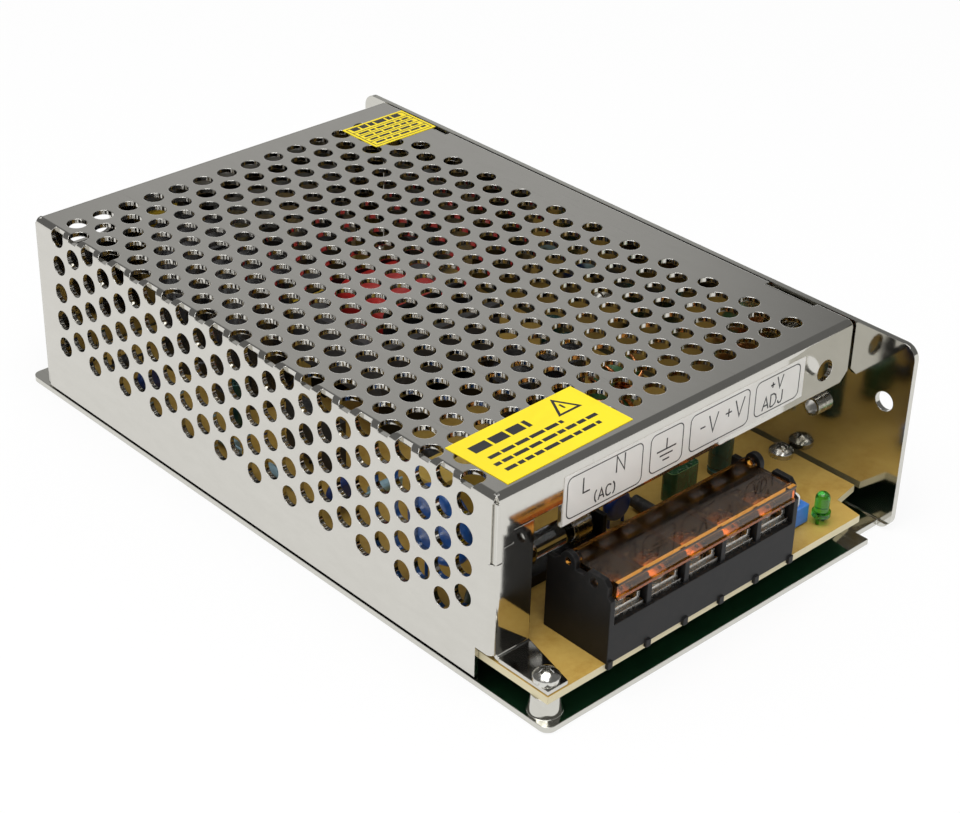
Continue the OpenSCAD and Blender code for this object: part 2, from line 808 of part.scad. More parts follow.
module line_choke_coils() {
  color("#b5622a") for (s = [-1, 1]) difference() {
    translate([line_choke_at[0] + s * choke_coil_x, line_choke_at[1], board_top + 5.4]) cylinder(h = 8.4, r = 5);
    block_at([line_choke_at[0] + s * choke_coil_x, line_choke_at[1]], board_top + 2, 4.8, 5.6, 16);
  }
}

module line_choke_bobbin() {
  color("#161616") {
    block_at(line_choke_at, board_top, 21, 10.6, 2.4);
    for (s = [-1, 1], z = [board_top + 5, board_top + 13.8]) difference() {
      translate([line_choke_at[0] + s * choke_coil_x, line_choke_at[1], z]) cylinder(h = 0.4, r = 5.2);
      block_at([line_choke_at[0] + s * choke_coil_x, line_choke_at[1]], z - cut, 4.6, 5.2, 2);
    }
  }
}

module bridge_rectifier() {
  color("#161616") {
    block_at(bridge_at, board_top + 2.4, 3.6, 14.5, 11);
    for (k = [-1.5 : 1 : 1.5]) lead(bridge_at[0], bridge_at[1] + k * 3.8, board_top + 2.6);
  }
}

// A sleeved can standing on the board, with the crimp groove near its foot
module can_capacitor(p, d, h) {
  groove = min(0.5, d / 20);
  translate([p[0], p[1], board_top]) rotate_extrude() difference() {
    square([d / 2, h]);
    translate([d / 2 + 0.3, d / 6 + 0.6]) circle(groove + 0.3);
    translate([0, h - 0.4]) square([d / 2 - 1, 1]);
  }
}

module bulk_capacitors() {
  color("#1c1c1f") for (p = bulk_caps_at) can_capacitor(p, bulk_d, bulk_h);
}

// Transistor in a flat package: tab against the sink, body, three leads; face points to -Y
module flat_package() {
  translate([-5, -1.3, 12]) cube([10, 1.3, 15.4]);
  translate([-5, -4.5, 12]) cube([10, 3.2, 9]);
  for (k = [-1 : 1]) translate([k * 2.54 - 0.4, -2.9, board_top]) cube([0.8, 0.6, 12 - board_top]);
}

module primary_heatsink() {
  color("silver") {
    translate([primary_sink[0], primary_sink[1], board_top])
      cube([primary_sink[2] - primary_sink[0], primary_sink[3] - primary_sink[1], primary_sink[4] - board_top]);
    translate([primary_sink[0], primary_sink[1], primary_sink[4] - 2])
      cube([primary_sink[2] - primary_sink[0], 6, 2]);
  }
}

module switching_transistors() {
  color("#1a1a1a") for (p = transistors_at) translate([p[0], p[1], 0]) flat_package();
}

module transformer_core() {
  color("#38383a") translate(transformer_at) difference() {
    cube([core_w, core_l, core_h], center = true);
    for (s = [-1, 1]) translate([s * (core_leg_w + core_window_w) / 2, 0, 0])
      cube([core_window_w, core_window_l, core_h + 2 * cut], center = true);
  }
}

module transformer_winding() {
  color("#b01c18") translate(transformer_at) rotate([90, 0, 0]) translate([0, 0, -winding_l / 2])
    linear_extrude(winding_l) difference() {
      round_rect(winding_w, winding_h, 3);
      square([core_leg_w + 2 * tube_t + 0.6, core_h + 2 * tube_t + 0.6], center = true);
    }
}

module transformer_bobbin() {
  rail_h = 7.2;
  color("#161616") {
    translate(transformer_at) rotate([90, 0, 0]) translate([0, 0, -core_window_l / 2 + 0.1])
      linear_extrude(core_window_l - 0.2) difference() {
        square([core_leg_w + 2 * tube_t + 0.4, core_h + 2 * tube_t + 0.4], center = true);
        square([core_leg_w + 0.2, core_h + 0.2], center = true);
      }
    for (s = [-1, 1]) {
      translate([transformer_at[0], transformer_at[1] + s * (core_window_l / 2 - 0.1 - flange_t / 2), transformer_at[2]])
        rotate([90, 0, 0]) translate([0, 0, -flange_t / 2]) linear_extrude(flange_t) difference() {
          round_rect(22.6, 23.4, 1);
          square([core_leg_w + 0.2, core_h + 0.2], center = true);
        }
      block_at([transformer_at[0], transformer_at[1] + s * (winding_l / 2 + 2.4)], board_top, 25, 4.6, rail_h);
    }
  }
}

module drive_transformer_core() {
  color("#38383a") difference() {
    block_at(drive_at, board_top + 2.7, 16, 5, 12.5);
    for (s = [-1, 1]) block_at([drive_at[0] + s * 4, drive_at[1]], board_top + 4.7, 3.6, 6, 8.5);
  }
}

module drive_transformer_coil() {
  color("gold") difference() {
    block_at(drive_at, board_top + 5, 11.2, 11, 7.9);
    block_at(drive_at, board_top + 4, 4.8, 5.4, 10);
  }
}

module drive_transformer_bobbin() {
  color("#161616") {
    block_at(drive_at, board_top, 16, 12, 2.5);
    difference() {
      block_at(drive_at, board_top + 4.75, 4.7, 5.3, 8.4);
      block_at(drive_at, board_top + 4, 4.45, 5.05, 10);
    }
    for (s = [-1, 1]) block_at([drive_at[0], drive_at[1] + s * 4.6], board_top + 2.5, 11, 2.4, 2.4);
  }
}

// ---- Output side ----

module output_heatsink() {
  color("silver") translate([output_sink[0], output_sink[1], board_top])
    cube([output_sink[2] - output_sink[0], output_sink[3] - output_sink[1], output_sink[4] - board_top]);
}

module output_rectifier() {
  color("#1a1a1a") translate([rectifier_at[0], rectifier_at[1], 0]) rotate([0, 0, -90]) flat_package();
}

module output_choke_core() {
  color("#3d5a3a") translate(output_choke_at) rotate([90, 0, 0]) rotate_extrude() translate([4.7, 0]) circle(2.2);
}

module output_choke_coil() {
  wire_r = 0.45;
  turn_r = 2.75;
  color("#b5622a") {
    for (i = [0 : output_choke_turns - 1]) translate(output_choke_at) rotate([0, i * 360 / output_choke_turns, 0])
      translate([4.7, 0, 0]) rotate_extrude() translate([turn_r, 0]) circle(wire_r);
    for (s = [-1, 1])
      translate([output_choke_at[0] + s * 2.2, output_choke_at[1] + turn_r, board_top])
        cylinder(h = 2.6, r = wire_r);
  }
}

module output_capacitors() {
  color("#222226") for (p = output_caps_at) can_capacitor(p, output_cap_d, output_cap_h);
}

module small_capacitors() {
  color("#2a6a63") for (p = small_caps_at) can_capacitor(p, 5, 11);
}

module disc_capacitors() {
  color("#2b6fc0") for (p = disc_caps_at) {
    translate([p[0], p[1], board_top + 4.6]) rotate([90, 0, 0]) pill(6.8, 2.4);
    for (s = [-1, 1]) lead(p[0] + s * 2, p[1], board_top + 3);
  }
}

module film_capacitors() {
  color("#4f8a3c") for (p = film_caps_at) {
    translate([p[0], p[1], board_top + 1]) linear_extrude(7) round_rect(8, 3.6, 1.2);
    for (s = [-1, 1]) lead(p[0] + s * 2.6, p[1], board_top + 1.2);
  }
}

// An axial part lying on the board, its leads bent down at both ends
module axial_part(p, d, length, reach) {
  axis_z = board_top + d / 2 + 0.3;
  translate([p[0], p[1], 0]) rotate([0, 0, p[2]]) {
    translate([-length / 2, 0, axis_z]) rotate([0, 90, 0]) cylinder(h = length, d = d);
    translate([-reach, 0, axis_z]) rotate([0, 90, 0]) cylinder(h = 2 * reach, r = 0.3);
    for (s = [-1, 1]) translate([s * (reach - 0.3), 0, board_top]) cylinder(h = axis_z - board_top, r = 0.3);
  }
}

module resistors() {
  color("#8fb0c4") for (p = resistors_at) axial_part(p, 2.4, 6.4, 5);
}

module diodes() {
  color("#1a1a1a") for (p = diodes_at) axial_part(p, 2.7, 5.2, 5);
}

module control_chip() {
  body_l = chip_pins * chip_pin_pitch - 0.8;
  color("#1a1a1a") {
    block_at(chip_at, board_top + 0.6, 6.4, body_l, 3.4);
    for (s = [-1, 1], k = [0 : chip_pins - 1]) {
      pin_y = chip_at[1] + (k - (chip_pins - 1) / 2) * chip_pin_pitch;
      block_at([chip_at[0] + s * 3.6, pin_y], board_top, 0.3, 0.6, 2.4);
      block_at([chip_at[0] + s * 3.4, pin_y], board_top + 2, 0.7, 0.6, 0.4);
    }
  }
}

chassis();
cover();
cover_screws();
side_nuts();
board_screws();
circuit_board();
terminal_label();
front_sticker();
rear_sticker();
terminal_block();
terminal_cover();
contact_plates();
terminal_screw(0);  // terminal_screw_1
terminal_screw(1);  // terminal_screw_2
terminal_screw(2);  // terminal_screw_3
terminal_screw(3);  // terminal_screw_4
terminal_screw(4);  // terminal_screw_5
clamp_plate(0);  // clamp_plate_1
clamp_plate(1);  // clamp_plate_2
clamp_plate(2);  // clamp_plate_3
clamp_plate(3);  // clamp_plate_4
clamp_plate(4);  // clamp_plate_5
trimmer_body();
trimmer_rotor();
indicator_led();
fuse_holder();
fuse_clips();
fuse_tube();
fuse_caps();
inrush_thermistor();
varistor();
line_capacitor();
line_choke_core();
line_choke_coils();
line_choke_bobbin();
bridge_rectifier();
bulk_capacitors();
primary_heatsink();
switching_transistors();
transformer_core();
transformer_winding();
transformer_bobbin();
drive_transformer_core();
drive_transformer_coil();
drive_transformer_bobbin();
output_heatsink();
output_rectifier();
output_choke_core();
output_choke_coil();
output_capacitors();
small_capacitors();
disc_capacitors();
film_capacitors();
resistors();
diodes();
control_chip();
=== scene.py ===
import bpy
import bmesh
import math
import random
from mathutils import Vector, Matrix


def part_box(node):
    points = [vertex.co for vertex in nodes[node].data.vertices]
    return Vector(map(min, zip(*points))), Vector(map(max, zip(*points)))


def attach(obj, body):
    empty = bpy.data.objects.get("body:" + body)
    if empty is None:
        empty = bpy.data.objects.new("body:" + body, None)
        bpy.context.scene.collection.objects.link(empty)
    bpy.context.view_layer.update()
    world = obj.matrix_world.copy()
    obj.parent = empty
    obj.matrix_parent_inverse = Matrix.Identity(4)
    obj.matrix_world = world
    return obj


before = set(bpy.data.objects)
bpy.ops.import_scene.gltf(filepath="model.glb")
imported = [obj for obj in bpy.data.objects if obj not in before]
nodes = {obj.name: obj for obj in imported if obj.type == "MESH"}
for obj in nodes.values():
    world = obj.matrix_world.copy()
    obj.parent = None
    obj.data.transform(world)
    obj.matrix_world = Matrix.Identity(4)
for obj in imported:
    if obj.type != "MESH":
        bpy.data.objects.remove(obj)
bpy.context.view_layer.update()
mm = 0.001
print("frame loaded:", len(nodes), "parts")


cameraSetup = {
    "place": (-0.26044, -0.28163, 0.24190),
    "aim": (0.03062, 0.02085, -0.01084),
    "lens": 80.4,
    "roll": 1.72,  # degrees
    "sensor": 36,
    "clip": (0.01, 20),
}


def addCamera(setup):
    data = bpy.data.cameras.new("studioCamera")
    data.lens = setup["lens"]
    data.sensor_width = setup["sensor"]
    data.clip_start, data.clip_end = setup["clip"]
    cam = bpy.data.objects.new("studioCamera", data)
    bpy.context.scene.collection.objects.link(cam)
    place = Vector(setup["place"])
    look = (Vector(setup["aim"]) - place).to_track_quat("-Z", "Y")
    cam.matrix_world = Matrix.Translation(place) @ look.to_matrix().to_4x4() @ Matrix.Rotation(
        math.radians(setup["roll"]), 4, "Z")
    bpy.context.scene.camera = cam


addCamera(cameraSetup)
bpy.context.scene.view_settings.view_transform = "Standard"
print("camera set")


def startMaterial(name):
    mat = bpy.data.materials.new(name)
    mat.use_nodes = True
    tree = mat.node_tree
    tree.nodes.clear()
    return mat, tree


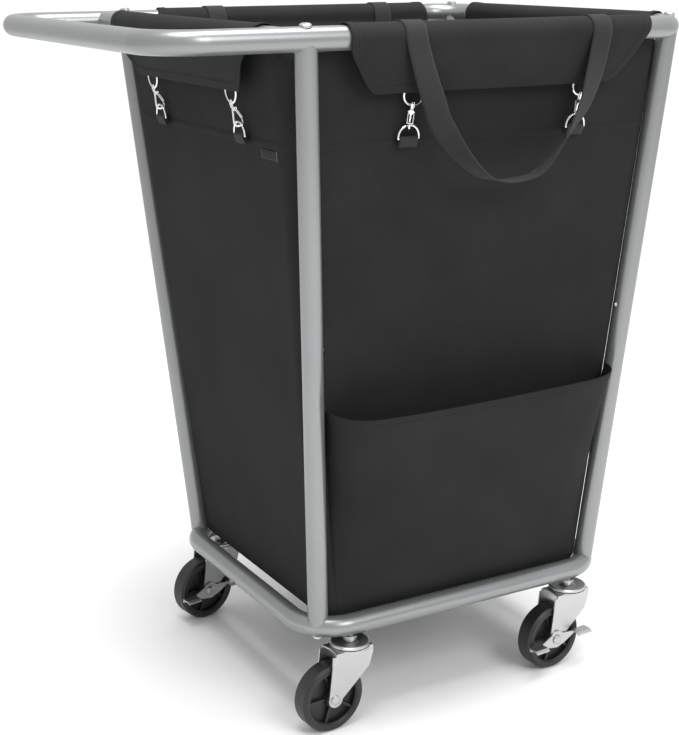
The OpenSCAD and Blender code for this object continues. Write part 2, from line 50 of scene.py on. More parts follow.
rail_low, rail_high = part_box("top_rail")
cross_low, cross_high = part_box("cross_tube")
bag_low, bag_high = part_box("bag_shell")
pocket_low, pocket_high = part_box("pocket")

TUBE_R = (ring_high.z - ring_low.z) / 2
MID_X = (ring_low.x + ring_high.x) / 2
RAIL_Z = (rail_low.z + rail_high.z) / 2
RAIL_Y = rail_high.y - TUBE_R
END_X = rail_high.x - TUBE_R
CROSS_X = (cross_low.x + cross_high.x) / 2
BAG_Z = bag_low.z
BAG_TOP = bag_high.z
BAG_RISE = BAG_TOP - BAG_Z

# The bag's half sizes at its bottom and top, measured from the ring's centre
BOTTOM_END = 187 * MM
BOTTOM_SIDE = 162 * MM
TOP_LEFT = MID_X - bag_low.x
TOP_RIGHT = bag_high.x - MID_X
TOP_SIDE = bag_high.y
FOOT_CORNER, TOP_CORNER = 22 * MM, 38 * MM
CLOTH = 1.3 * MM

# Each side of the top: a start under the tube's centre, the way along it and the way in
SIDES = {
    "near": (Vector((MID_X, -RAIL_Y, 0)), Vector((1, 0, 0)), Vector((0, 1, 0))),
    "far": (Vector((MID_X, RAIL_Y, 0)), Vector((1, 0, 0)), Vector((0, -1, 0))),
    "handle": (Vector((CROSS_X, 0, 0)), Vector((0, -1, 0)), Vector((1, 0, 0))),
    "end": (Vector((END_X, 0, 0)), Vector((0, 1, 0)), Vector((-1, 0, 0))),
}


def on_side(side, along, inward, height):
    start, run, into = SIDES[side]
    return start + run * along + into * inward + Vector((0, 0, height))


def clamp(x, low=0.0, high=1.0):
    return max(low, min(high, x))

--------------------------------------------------

**JOB:** Quote the listing above, but only from the line that shows "output_heatsink();" through the line that shows "bpy.data.objects.remove(obj)".

**RESPONSE FOR THIS EXERCISE:**
output_heatsink();
output_rectifier();
output_choke_core();
output_choke_coil();
output_capacitors();
small_capacitors();
disc_capacitors();
film_capacitors();
resistors();
diodes();
control_chip();
=== scene.py ===
import bpy
import bmesh
import math
import random
from mathutils import Vector, Matrix


def part_box(node):
    points = [vertex.co for vertex in nodes[node].data.vertices]
    return Vector(map(min, zip(*points))), Vector(map(max, zip(*points)))


def attach(obj, body):
    empty = bpy.data.objects.get("body:" + body)
    if empty is None:
        empty = bpy.data.objects.new("body:" + body, None)
        bpy.context.scene.collection.objects.link(empty)
    bpy.context.view_layer.update()
    world = obj.matrix_world.copy()
    obj.parent = empty
    obj.matrix_parent_inverse = Matrix.Identity(4)
    obj.matrix_world = world
    return obj


before = set(bpy.data.objects)
bpy.ops.import_scene.gltf(filepath="model.glb")
imported = [obj for obj in bpy.data.objects if obj not in before]
nodes = {obj.name: obj for obj in imported if obj.type == "MESH"}
for obj in nodes.values():
    world = obj.matrix_world.copy()
    obj.parent = None
    obj.data.transform(world)
    obj.matrix_world = Matrix.Identity(4)
for obj in imported:
    if obj.type != "MESH":
        bpy.data.objects.remove(obj)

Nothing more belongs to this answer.